**TASK PROMPT**
Can you write out the whole listing exactly?

**GIVEN DATA**
**********
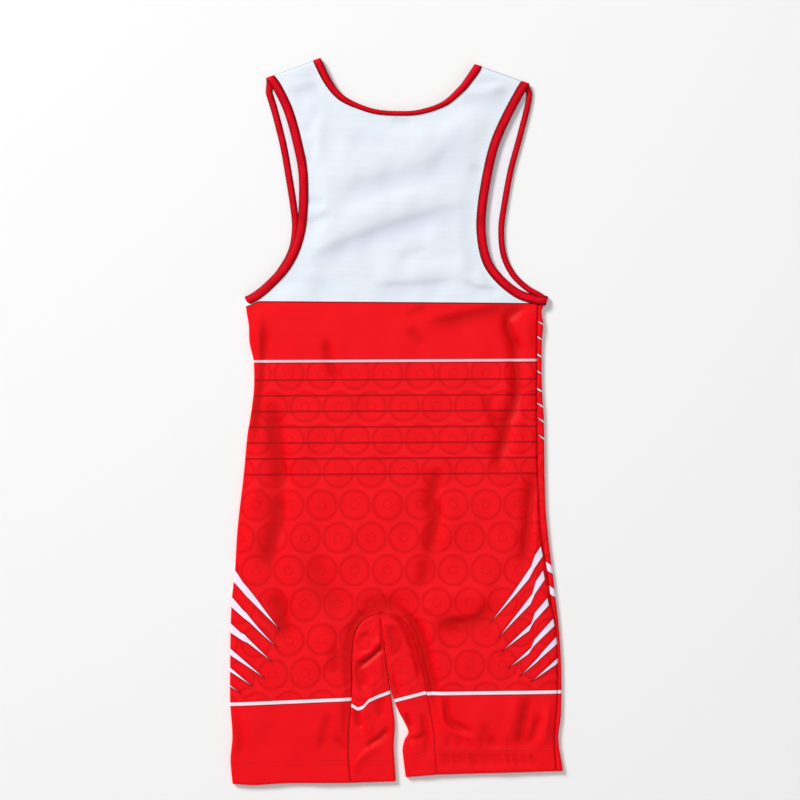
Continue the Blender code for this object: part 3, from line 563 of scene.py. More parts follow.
def strap_end(corner, neck):
    """The strap's end row, from armhole corner to neck corner, where its fold over the shoulder begins."""
    out = outward_of(corner, neck)
    row = mix(np.array(corner), np.array(neck), STRAP_SHARES[:, None])
    inner = row - 2 * out
    back = CLOTH / 2 + fold_radius(inner[:, 0], inner[:, 1])
    return row - out * back[:, None]


def fold_strip(bases, outward, start, end, inset=0.0):
    """The cloth's way round a fold, a row for each base, from one angle over the level to another."""
    x, y = bases[:, :1], bases[:, 1:2]
    high, low = back_z(x, y), front_z(x, y)
    count = QUARTER_TURN * round(abs(start - end) / UP)
    radius = (high - low) / 2 - inset
    turn = np.full_like(radius, end)
    if end == LEVEL:
        turn = np.sign(start) * np.degrees(np.arcsin(SEAM_GAP / 2 / (radius - CLOTH / 2)))
    angle = np.radians(mix(start, turn, steps(count)[None, :]))
    reach, rise = radius * np.cos(angle), radius * np.sin(angle)
    run = radius * np.abs(math.radians(start) - angle)
    u = x + outward[0] * run
    v = print_v(x, y) + outward[1] * run
    return grid_of(x + outward[0] * reach, y + outward[1] * reach, (high + low) / 2 + rise, u, v)


def column_x(left_x, right_x, centre_x):
    left_x, right_x = np.reshape(left_x, (-1, 1)), np.reshape(right_x, (-1, 1))
    centre_x = np.reshape(centre_x, (-1, 1))
    return np.hstack([mix(left_x, centre_x, steps(CENTRE)), mix(centre_x, right_x, steps(CENTRE))[:, 1:]])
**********
**SOLUTION TO THIS TASK**
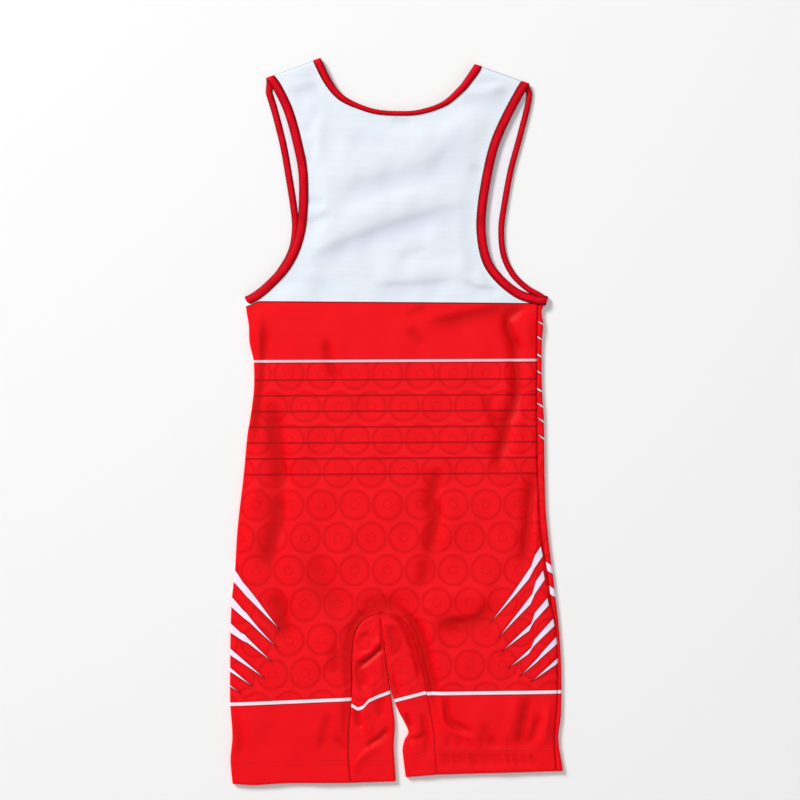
Continue the Blender code for this object: part 3, from line 563 of scene.py. More parts follow.
def strap_end(corner, neck):
    """The strap's end row, from armhole corner to neck corner, where its fold over the shoulder begins."""
    out = outward_of(corner, neck)
    row = mix(np.array(corner), np.array(neck), STRAP_SHARES[:, None])
    inner = row - 2 * out
    back = CLOTH / 2 + fold_radius(inner[:, 0], inner[:, 1])
    return row - out * back[:, None]


def fold_strip(bases, outward, start, end, inset=0.0):
    """The cloth's way round a fold, a row for each base, from one angle over the level to another."""
    x, y = bases[:, :1], bases[:, 1:2]
    high, low = back_z(x, y), front_z(x, y)
    count = QUARTER_TURN * round(abs(start - end) / UP)
    radius = (high - low) / 2 - inset
    turn = np.full_like(radius, end)
    if end == LEVEL:
        turn = np.sign(start) * np.degrees(np.arcsin(SEAM_GAP / 2 / (radius - CLOTH / 2)))
    angle = np.radians(mix(start, turn, steps(count)[None, :]))
    reach, rise = radius * np.cos(angle), radius * np.sin(angle)
    run = radius * np.abs(math.radians(start) - angle)
    u = x + outward[0] * run
    v = print_v(x, y) + outward[1] * run
    return grid_of(x + outward[0] * reach, y + outward[1] * reach, (high + low) / 2 + rise, u, v)


def column_x(left_x, right_x, centre_x):
    left_x, right_x = np.reshape(left_x, (-1, 1)), np.reshape(right_x, (-1, 1))
    centre_x = np.reshape(centre_x, (-1, 1))
    return np.hstack([mix(left_x, centre_x, steps(CENTRE)), mix(centre_x, right_x, steps(CENTRE))[:, 1:]])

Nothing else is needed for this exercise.